→ **Directions**:
Look through the material below and copy exactly the lines from the line with "zip(*points))), Vector(map(max, zip(*points)))" to the line with "for node in", those two lines included.

════════

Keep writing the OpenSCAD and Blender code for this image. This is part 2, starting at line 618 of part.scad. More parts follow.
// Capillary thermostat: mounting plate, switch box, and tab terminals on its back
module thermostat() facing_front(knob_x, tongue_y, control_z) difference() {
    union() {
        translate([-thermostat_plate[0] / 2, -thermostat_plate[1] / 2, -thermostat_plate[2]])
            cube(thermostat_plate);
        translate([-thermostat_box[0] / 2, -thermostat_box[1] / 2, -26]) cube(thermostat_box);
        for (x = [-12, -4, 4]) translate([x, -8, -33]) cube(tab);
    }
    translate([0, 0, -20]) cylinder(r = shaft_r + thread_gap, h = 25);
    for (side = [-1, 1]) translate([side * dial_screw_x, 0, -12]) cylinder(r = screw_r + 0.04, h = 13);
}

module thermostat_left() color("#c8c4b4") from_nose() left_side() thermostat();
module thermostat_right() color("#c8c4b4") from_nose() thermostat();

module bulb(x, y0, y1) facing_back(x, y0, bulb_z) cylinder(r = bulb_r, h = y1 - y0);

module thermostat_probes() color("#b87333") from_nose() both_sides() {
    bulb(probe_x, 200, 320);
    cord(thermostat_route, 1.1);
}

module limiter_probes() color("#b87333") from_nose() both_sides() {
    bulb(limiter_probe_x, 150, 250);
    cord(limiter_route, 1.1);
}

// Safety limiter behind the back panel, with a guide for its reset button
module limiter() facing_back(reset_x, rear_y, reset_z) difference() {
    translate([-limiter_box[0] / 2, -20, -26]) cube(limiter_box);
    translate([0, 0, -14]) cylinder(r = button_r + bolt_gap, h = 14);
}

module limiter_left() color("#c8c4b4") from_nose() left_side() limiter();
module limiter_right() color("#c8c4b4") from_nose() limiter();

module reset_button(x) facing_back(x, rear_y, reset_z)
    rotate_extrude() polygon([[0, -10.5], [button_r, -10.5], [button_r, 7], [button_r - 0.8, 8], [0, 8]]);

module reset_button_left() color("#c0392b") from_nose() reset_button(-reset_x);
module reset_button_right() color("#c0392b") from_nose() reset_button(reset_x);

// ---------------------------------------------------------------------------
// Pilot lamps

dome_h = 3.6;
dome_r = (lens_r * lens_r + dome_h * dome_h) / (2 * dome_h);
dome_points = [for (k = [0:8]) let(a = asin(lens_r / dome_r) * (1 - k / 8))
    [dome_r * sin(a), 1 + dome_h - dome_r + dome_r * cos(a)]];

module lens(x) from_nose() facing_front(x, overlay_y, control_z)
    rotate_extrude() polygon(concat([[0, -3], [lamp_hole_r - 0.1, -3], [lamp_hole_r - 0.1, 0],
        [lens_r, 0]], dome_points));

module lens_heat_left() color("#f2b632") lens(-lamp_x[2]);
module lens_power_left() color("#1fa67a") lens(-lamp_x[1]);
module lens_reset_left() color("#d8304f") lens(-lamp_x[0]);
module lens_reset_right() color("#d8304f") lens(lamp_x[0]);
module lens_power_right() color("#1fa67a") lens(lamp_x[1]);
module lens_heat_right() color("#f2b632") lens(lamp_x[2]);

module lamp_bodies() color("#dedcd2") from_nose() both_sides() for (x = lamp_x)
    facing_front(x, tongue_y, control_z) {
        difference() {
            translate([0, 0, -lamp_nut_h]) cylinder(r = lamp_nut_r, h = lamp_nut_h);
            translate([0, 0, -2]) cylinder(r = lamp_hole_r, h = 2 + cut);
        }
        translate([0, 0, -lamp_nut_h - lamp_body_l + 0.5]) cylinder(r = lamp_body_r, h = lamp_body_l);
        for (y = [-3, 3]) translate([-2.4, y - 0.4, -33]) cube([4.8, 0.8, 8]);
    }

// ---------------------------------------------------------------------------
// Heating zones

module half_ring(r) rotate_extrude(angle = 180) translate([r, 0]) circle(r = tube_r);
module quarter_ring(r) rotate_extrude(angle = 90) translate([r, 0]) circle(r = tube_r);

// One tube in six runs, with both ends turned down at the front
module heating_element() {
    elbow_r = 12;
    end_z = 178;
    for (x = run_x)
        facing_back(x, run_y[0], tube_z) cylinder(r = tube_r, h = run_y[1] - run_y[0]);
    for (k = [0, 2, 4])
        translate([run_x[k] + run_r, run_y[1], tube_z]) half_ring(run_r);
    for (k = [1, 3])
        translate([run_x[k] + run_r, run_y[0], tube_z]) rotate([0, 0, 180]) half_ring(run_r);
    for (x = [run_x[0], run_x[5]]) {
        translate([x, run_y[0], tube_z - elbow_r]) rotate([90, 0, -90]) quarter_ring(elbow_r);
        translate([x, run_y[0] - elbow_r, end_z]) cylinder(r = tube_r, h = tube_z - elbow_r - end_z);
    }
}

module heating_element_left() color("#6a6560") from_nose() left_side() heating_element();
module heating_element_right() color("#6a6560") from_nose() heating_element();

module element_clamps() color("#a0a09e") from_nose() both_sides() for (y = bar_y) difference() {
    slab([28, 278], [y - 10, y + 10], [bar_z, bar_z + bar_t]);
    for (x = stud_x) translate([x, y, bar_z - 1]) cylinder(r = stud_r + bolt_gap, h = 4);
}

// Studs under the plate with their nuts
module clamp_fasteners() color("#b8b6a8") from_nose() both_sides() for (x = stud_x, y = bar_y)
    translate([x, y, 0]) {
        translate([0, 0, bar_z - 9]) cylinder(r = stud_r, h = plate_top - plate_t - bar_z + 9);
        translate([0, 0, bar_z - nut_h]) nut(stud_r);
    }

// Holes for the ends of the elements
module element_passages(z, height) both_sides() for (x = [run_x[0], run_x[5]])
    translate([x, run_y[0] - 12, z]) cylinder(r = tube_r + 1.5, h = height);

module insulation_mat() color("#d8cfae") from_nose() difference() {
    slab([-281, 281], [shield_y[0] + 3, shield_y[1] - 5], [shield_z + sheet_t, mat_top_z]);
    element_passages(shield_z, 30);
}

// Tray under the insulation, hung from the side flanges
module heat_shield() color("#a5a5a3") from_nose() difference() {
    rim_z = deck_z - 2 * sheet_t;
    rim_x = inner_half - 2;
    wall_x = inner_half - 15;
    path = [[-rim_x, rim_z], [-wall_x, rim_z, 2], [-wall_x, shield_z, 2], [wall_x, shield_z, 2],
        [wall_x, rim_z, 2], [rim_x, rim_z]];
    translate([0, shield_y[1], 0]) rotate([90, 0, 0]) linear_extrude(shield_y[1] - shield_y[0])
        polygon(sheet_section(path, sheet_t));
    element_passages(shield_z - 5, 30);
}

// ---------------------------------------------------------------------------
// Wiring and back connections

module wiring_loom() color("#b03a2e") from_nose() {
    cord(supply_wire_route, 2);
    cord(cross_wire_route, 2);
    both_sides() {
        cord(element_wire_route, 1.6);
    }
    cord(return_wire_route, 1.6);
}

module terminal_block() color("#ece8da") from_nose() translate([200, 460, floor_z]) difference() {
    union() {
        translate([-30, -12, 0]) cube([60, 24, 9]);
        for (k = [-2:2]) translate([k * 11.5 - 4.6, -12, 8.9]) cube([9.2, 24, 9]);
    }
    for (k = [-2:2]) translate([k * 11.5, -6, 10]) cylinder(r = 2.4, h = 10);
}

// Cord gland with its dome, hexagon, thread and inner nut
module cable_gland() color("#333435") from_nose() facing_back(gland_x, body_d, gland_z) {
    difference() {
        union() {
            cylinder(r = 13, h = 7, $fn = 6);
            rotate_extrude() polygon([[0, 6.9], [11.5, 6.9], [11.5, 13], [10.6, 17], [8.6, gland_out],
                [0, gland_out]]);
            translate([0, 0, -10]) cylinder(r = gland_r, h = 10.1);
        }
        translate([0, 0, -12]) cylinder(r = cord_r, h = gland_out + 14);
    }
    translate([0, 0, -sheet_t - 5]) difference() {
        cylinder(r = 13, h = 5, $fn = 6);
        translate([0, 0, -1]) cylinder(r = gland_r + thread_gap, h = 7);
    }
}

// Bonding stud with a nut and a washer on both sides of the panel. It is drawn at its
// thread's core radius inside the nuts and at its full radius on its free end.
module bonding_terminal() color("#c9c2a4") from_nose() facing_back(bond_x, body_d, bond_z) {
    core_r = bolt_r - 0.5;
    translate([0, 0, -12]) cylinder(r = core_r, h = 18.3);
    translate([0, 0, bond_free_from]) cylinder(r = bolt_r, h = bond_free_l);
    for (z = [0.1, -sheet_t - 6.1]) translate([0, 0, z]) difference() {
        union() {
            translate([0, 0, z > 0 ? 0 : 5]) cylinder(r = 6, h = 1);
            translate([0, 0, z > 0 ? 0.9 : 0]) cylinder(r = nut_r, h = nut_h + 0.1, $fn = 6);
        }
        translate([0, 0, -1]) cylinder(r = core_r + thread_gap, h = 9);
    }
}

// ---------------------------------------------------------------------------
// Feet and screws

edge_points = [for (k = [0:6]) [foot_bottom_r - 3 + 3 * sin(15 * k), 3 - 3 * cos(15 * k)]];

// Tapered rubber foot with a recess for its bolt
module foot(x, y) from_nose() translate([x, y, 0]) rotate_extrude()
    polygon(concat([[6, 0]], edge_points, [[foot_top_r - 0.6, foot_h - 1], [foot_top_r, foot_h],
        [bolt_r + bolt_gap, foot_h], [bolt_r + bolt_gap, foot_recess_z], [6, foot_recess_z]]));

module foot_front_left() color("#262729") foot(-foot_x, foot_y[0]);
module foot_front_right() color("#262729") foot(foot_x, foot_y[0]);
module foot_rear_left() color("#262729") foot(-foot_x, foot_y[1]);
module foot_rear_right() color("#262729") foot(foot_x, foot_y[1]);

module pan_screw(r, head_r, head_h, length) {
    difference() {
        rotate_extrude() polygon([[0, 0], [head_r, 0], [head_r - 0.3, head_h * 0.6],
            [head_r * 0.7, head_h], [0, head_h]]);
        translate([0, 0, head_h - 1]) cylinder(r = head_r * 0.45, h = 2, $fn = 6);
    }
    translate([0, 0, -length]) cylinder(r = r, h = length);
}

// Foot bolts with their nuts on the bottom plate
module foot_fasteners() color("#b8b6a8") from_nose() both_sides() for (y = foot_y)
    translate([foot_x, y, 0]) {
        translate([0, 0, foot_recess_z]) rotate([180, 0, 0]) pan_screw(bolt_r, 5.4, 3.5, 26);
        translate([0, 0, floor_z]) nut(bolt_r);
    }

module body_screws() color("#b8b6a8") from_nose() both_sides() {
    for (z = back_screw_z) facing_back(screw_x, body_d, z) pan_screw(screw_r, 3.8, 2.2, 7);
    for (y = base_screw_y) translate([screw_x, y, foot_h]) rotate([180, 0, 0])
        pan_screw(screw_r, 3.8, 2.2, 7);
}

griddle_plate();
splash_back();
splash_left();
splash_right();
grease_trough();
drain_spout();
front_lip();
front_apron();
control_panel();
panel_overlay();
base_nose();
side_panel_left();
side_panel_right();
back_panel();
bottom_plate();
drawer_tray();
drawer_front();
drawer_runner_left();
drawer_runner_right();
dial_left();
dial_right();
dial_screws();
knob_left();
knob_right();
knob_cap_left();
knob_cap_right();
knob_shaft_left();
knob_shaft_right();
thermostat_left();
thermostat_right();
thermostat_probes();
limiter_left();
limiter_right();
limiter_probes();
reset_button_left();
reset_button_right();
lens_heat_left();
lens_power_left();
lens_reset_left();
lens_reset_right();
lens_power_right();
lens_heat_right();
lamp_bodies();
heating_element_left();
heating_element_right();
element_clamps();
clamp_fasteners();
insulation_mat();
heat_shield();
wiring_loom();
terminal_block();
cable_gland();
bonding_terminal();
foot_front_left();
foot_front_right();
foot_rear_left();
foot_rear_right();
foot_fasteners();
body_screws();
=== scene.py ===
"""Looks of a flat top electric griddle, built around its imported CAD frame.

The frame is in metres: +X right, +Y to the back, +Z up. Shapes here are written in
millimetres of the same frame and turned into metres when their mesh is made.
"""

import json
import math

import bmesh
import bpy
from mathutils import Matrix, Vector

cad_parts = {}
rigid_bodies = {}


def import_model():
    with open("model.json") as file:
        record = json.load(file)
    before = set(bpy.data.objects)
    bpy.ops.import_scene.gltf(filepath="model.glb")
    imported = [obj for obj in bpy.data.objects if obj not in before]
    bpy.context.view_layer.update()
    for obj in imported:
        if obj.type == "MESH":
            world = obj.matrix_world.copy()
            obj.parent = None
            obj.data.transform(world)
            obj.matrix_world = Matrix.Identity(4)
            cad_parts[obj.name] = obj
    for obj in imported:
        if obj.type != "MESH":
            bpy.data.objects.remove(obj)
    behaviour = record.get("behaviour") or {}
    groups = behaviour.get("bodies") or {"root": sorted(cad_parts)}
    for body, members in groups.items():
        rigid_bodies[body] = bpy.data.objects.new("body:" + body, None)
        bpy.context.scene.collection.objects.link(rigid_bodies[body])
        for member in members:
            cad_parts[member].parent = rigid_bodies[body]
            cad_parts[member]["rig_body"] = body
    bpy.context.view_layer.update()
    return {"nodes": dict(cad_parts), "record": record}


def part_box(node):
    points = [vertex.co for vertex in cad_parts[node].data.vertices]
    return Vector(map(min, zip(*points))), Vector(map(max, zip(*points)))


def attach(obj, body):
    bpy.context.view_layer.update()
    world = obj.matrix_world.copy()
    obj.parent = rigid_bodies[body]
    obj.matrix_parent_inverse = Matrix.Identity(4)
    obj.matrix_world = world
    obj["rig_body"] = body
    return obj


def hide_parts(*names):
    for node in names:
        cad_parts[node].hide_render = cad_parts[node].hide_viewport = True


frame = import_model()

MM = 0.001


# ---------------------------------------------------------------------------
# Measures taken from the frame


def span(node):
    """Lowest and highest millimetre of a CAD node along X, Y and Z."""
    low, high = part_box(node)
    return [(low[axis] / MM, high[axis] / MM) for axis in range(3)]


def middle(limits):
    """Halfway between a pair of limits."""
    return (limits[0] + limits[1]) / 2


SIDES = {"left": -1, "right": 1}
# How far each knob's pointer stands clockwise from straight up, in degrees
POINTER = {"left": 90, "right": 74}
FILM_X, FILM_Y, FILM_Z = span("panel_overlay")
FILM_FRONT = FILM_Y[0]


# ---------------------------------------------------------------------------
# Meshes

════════

→ **Right answer**:
    return Vector(map(min, zip(*points))), Vector(map(max, zip(*points)))


def attach(obj, body):
    bpy.context.view_layer.update()
    world = obj.matrix_world.copy()
    obj.parent = rigid_bodies[body]
    obj.matrix_parent_inverse = Matrix.Identity(4)
    obj.matrix_world = world
    obj["rig_body"] = body
    return obj


def hide_parts(*names):
    for node in names:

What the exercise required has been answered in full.